心理学では「正統的周辺参加」という考え方があります。例えば、村というコミュニティでは、村に生まれた子どもたちが村にコミットし、将来的に村を守る存在になるように育てていく必要があります。
そこで使われるのが「祭り」です。幼い時はかわいい小さなハッピを着せられ、頭にはハチマキを巻かれ、お母さんと一緒にみこしの後ろを歩く。そして成長するとともに子ども用のみこしを担いだり、大人に混ざって大きなみこしを担いだりしながら、成人に近づくにつれて祭りの計画を立てる側になる。子どもの年齢や能力に合わせて、周辺から徐々に参加させていきながら、中心人物へと育てていく。これを正統的周辺参加と言います。
勉強も仕事もこれと全く同じで、勉強だったらその生徒がちょっと頑張ったらできる教材、仕事だったらその社員がちょっと頑張ればできるタスクやプロジェクトを選定し、与えることが大切です。
―― 「ちょっと頑張ればできる」とは、具体的にどのような教材や仕事でしょうか。
坪田 具体的にはマルが6割、バツが4割になるような教材を与えるようにしています。
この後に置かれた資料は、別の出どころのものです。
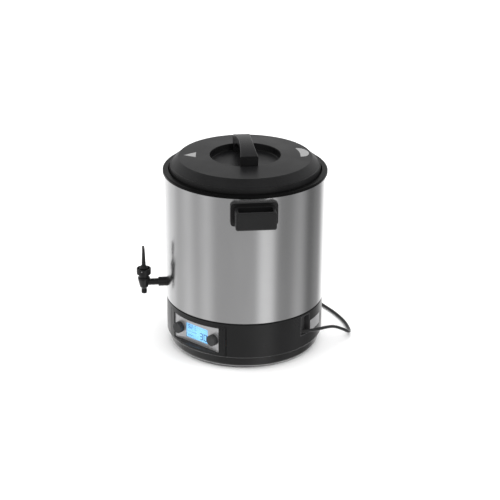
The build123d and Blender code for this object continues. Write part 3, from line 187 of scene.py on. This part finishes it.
def brushedFinish(name, c):
    # metal with fine lines round the pot and a stretched gloss along its height
    material, tree, shader = startFinish(name)
    lines = grainOf(tree, c["lines"], stretch=c["stretch"], detail=2)
    cloud = grainOf(tree, c["cloud"], stretch=c["cloudStretch"], detail=3)
    darker, lighter = c["shades"]
    dark = tuple(v * darker for v in c["colour"])
    light = tuple(min(1, v * lighter) for v in c["colour"])
    tree.links.new(tint(tree, cloud, dark, light), shader.inputs["Base Color"])
    low, high = c["rough"]
    tree.links.new(spread(tree, lines, low, high), shader.inputs["Roughness"])
    shader.inputs["Metallic"].default_value = 1
    shader.inputs["Anisotropic"].default_value = c["stretchedGloss"]
    shader.inputs["Anisotropic Rotation"].default_value = 0.25
    tangent = tree.nodes.new("ShaderNodeTangent")
    tangent.direction_type = "RADIAL"
    tangent.axis = "Z"
    tree.links.new(tangent.outputs["Tangent"], shader.inputs["Tangent"])
    dent(tree, shader, lines, c["skin"], c["skinDepth"])
    return material


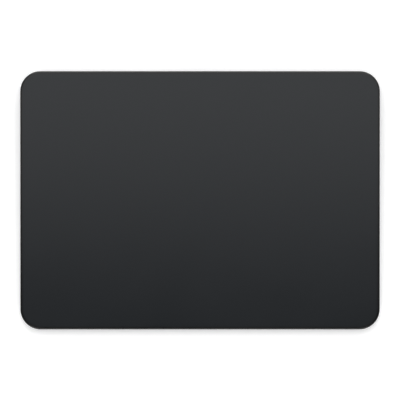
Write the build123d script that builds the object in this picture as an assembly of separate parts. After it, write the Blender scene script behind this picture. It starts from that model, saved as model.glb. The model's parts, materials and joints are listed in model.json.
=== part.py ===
from build123d import *
import math
import os

# A slim wireless trackpad for a desk, in millimetres.
# One sheet of black glass covers the top of a wedge-shaped aluminium tray. The glass and
# the sensor board under it form a floating deck, carried by a soft pad on each of four
# spring flexures. The flexures feel how hard a finger presses, and an electromagnet
# under the deck jerks it towards the front to imitate a click.
# Frame: +Z is up from the desk, +Y is towards the rear wall with the socket, +X is to
# the right of the person using it. The origin is on the desk, under the middle.

# Outline and wedge
WIDTH = 160.0
DEPTH = 114.9
CORNER_RADIUS = 9.0
FRONT_HEIGHT = 4.9
REAR_HEIGHT = 10.9

# Travel of the floating deck, and the room it is given
PRESS_TRAVEL = 0.15
HAPTIC_TRAVEL = 0.15
SEAM_CLEARANCE = 0.3
SEAL_CLEARANCE = 0.1
FLEXURE_FLOOR_CLEARANCE = 0.15

# Floating deck
GLASS_THICKNESS = 1.0
GLASS_EDGE_RADIUS = 0.8
GLASS_ADHESIVE_THICKNESS = 0.1
SENSOR_BOARD_THICKNESS = 0.6
SENSOR_BOARD_CLEARANCE = 0.7
TOUCH_CHIP_SIZE = 8.0
TOUCH_CHIP_THICKNESS = 0.9
TOUCH_CHIP_X = -24.0
TOUCH_CHIP_Y = 24.0

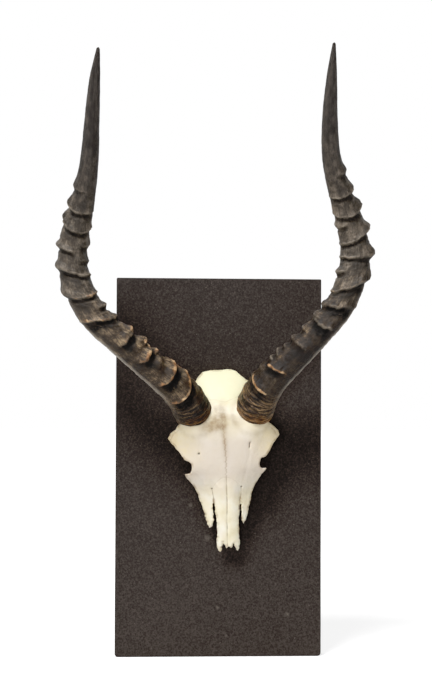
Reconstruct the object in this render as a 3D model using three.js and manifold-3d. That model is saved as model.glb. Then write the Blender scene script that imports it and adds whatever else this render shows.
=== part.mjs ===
// A pair of ringed antelope horns on their cut skull cap, fixed to a plain wooden board.
//
// Millimetres, +Z up. X runs across the board, and the front of the object faces -Y.
// The origin is the centre of the board's back face, which lies against a wall.
// The skull cap and the horns share a frame of their own, which hangs a little off plumb:
// its origin is on the board's front face, its Z runs up the middle of the skull.

import * as THREE from "three";
import Module from "manifold-3d";
import { mergeVertices } from "three/addons/utils/BufferGeometryUtils.js";

const wasm = await Module();
wasm.setup();

// ---- the board -------------------------------------------------------------------------

const BOARD_WIDTH = 228;
const BOARD_HEIGHT = 418;
const BOARD_THICKNESS = 24;
const BOARD_TOP_RADIUS = 1.5;
const BOARD_FOOT_RADIUS = 4;
const BOARD_ARRIS = 0.8;

// ---- how the skull hangs on it ---------------------------------------------------------

const SKULL_MIDDLE_X = 5.5;
const SKULL_TURN = THREE.MathUtils.degToRad(2.8);
const GAP = 0.3;

// ---- the skull cap ---------------------------------------------------------------------

// Height of the bone above the board along the middle line: [up, above the board].
const CROWN_LINE = [
  [-96, 16.5], [-84, 19.5], [-60, 27], [-40, 34], [-22, 40], [-6, 44.5],
  [12, 48], [30, 50], [48, 49.5], [64, 45], [80, 35], [95, 22.5], [112, 5],
];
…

ビリギャルのさやかちゃんに出会ったのは彼女が高校2年生の夏休みでしたが、最初に与えたのは小学4年生のドリルでした。それだとマルが6割、バツが4割くらいで、頑張ると「できた!」となる教材だったからです。
最初からマルが9割くらいのものだと、簡単すぎてつまらない。かといって、高校2年生だからと高校2年生のものを与えてしまうと、全然分からなくて全部バツになって、やる気をなくしてしまうんです。
スキーでも、初心者の時は初心者用の坂でボーゲンから練習し始めますよね。でも、ずっとボーゲンだけでは次第に面白くなくなります。初心者用の坂でボーゲンができるようになれば、中級者用の坂へ行き、さらに上達したら上級者用へ行って練習します。逆に、初心者なのに、初めから上級者用の坂に連れていかれたら、怖いし、滑れないという失敗体験に襲われて、もうスキーは嫌だってなってしまいます。
―― 仕事になると、どんなタスクがマル6割、バツ4割にあたるのか、イメージがわきません。仕事の場合はどう考えたらいいですか。
坪田 基準は簡単で、指導する側が少しだけ手伝ったり、ちょっとだけアドバイスしたらできそうなタスクやプロジェクトを選んで与えるということです。逆に、指導する側がそもそも何をしたらいいかよく分からなかったり、とにかく丸投げするようなものはだめです。
指導は能力・経験値の現状把握から
―― 今となっては右腕になった社員は、もともとどんな方で、どう成長していきましたか。
坪田 坪田塾の採用面接に来た当時、彼は36歳。それまで契約社員で働いていたそうなのですが、「そろそろ正社員になったほうがいいかもしれない」と考えて仕事を辞め、転職活動をしている人物でした。
その経歴を見た時点で違和感を抱いていましたが、さらに実際に対面した面接では、仕事とは一切関係ないのに空手の話を延々としていました。転職面接なのに自分が興味があることばかりひたすら話す。社会人としてどうかなと感じましたが、そこまで1つのことにのめり込めるのは才能だなと思って採用を決めました。
右腕や左腕を育てるときは、まず、その時点でその人はどれくらいのことができるのか、現状の能力というか、経験値を把握する必要があります。それで少し手伝ったり、アドバイスをしたらできそうなプロジェクトを選んで与える。すると、頑張ったら成功しますし、成功したら自信がついて成長もする。マルが6割、バツが4割のプロジェクトを選定して与え、一緒に頑張ろうと励ましながら伴走していくことを繰り返す。これを10年も続ければ想像以上に成長します。
坪田塾の新しい校舎を出すときも、はじめの3校舎までは私が取り仕切っていましたが、今では事後報告です。校舎を作る場所の選定からマーケティング、そしてメンバーの教育とかもすべて右腕の彼がやってくれています。
―― 塾関連の仕事は、坪田さんの手を離れてしまったんですね。
坪田 教育事業をやっている人は、その状態にならないとおかしいですよね。人を育てる仕事なのに、社員が育っていなかったら、それはどうなんだろうと。
私は私で、どんどん次のステージに進んで、新しいことに挑戦したいですね。それで教え子たちが社会人になり、それぞれいろんなジャンルの仕事に就いてからも彼らの相談に乗れる。それでみんなのあこがれの存在になるのが理想です。